Quand les mots ne peuvent plus rien ou qu’ils ont dit ce qu’ils avaient à dire, l’aumônier laisse place au cœur à cœur avec Jésus. « Dans la chapelle du camp, j’ouvrais souvent la porte du tabernacle et je disais au Seigneur de parler à leur cœur », se souvient le père Loic. « Comme ça, il y a déjà 50% du travail qui est fait par plus grand que moi ! ». « Je réalise dans nos échanges qu’ils se rendent compte de la force que Dieu donne à leur cœur, leur âme », complète le père François. Il se souvient de ce soldat, pas particulièrement pratiquant, lui confier : « Padre je passe à la chapelle car ça me regonfle, ça me fait du bien ». « Si Dieu est une réalité, il faut qu’il y ait quelque chose d’effectif en eux ! », conclut-t-il.

La mission prend des formats divers mais elle demeure au cœur de leur vie professionnelle.

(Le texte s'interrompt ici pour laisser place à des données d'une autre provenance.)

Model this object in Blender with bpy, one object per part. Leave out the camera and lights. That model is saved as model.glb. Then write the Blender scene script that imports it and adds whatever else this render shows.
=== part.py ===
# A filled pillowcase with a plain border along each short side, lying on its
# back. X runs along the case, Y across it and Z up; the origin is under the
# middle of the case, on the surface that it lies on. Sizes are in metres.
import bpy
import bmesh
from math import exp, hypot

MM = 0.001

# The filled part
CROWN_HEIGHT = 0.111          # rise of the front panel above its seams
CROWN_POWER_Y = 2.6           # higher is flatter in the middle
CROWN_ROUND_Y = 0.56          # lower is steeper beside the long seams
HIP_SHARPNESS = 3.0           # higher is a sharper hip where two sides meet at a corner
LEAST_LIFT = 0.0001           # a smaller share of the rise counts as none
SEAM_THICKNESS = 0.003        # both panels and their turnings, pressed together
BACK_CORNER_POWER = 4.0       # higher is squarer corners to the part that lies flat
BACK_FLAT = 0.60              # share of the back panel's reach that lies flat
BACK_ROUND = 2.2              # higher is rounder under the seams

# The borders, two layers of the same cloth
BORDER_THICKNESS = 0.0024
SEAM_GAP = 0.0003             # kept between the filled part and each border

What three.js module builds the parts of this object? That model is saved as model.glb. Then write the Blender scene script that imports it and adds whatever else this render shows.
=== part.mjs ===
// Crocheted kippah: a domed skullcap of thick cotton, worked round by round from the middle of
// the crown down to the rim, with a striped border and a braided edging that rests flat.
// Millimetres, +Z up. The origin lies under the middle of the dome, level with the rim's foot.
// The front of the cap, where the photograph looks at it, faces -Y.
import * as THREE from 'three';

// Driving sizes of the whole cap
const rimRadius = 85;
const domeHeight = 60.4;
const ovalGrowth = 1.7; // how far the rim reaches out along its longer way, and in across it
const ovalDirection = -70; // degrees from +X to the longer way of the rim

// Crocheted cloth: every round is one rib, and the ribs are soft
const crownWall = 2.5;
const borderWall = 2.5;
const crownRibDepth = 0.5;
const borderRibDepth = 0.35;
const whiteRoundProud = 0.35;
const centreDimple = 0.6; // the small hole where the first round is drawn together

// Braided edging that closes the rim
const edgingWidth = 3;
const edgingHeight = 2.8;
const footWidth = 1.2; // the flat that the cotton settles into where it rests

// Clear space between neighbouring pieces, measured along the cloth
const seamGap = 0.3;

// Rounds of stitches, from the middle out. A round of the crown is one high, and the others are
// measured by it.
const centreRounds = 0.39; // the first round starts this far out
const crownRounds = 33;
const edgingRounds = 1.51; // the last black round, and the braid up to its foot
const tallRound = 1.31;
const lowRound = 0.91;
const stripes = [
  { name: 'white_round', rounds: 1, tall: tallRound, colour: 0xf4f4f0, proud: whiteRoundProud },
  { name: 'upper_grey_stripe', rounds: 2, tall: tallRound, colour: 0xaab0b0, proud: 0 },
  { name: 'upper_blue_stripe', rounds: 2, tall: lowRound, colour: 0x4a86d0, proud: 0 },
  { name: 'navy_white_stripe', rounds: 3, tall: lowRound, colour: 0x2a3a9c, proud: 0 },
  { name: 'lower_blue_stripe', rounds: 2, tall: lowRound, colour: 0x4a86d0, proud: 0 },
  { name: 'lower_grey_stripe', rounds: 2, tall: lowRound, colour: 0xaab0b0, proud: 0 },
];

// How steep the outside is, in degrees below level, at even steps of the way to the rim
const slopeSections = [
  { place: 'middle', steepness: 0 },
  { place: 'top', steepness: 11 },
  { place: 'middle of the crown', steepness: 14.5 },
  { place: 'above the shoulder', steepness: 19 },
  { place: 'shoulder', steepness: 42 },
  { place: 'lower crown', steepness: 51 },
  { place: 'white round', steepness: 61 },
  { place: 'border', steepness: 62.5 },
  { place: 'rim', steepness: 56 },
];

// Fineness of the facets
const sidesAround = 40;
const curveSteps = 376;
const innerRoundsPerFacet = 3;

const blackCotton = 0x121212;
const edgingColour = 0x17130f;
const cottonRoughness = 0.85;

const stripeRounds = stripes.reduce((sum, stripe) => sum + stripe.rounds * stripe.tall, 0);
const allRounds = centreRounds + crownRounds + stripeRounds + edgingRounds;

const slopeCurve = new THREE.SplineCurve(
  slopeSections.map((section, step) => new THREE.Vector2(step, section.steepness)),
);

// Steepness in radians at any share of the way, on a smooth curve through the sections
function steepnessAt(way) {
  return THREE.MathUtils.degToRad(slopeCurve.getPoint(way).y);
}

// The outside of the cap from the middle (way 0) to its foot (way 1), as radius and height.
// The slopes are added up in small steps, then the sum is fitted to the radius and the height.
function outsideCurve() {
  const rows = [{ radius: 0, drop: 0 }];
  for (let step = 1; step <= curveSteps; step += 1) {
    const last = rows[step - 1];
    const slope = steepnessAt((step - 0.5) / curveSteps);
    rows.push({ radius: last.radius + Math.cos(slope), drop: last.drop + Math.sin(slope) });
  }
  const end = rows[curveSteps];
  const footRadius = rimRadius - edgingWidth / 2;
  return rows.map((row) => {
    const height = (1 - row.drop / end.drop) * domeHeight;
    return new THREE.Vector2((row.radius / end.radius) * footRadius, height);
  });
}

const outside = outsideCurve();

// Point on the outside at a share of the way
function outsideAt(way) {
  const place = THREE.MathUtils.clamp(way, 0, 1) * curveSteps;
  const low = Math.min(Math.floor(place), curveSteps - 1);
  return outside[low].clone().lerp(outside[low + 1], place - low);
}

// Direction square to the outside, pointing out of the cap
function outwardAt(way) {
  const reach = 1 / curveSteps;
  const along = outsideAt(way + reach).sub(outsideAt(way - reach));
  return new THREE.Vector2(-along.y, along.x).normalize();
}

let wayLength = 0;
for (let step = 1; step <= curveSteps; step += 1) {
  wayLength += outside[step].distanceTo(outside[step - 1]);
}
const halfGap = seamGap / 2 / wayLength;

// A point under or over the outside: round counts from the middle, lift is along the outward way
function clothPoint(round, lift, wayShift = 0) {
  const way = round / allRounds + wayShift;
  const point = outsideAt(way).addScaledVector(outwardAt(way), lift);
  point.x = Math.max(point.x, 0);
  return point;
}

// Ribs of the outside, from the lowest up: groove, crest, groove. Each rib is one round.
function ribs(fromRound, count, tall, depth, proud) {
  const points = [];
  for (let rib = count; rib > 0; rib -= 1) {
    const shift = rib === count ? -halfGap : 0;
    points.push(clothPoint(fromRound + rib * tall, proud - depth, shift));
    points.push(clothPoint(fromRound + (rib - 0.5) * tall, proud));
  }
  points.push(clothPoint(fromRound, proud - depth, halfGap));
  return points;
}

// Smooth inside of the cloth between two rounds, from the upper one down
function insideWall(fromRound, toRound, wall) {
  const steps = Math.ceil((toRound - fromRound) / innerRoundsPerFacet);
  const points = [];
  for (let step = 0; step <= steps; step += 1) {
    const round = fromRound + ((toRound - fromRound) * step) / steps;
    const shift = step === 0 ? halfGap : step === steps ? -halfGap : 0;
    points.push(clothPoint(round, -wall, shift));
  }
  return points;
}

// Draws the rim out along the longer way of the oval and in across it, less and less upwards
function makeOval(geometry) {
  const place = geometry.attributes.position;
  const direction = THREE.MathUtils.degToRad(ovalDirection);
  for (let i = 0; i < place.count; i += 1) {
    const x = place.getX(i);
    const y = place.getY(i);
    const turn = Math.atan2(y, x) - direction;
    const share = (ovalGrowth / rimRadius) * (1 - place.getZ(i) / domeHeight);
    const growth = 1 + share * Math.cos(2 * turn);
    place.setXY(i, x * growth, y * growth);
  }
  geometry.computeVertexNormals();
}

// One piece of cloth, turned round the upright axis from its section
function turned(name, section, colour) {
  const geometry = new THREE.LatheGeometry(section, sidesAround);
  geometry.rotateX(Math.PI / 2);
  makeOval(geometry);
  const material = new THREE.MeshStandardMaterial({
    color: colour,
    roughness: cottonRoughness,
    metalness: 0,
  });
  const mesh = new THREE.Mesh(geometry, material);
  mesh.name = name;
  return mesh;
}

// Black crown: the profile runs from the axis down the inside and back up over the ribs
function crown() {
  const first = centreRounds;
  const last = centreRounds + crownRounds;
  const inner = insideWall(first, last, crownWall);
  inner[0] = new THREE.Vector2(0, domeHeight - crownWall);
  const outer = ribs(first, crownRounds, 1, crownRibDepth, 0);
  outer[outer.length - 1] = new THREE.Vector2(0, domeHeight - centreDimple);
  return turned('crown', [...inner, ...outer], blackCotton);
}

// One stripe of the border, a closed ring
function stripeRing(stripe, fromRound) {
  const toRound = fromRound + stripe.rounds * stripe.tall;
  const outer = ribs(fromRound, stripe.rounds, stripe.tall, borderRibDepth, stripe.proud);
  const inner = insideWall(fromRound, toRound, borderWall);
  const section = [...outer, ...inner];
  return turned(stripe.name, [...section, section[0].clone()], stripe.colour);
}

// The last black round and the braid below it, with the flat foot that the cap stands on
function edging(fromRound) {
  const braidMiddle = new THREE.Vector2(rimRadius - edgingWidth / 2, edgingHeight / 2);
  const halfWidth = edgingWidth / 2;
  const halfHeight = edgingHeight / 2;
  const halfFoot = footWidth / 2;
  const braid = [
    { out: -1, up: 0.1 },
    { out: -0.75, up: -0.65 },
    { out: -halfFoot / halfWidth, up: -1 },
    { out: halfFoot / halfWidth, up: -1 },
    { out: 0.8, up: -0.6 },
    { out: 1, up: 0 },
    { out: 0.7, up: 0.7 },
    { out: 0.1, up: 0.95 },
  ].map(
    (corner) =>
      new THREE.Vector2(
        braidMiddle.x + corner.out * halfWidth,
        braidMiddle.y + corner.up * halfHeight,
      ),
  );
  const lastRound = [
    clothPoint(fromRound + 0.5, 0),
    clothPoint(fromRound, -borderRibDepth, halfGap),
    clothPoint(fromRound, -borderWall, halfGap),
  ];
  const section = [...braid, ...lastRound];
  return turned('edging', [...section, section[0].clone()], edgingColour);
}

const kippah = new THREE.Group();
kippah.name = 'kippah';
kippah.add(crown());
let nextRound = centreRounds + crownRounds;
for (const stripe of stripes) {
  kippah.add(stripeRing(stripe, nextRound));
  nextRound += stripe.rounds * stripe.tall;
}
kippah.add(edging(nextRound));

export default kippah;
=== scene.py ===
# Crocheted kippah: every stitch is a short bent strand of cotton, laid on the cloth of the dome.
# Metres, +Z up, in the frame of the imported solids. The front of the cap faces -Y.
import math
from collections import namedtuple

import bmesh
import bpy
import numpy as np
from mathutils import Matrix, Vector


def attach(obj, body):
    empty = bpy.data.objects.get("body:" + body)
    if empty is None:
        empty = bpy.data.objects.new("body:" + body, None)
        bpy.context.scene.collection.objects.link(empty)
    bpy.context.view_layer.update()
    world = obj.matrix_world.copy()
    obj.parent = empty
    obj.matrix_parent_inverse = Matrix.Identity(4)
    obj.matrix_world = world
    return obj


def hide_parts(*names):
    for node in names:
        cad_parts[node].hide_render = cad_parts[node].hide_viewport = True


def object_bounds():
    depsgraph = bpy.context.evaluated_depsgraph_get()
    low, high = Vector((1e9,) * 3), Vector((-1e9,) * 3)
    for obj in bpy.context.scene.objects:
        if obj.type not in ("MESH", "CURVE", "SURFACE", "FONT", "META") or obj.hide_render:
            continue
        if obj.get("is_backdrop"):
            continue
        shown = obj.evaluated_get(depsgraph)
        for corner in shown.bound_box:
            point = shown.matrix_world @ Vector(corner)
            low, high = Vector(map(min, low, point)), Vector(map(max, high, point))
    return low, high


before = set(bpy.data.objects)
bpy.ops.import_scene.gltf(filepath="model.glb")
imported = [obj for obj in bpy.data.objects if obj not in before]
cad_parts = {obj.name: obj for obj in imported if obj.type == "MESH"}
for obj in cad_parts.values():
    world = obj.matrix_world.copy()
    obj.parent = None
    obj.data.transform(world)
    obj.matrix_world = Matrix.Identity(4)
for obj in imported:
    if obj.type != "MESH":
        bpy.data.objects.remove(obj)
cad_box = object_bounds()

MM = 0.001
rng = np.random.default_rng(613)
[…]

L’annonce mi-juin par le président de la République de la transformation de l’action de la France au Sahel, présente depuis août 2014 dans le cadre de l’opération Barkhane, laisse-t-elle un goût amer ? « Non », assurent les aumôniers. La mission commence et elle se termine. « On sait qu’elle va durer un temps avant de laisser la place à de nouvelles missions », explique le père François. « Lors d’une opex les militaires déployés s’investissent à un moment donné dans un endroit donné selon des directives propres ». « Et puis l’annonce de cette transformation profonde n’est pas brutale, entre l’annonce de la fin et la fin réelle, il peut s’écouler du temps », souligne le père Loïc qui reprend : « La vie de militaire est ainsi faite qu’aux opex succèdent des semaines de perm’, puis d’autres missions comme Sentinelle, avant de repartir sur des terrains de formation… La mission prend des formats divers mais elle demeure au cœur de leur vie professionnelle, tout au long de leur vie professionnelle, sans interruption ».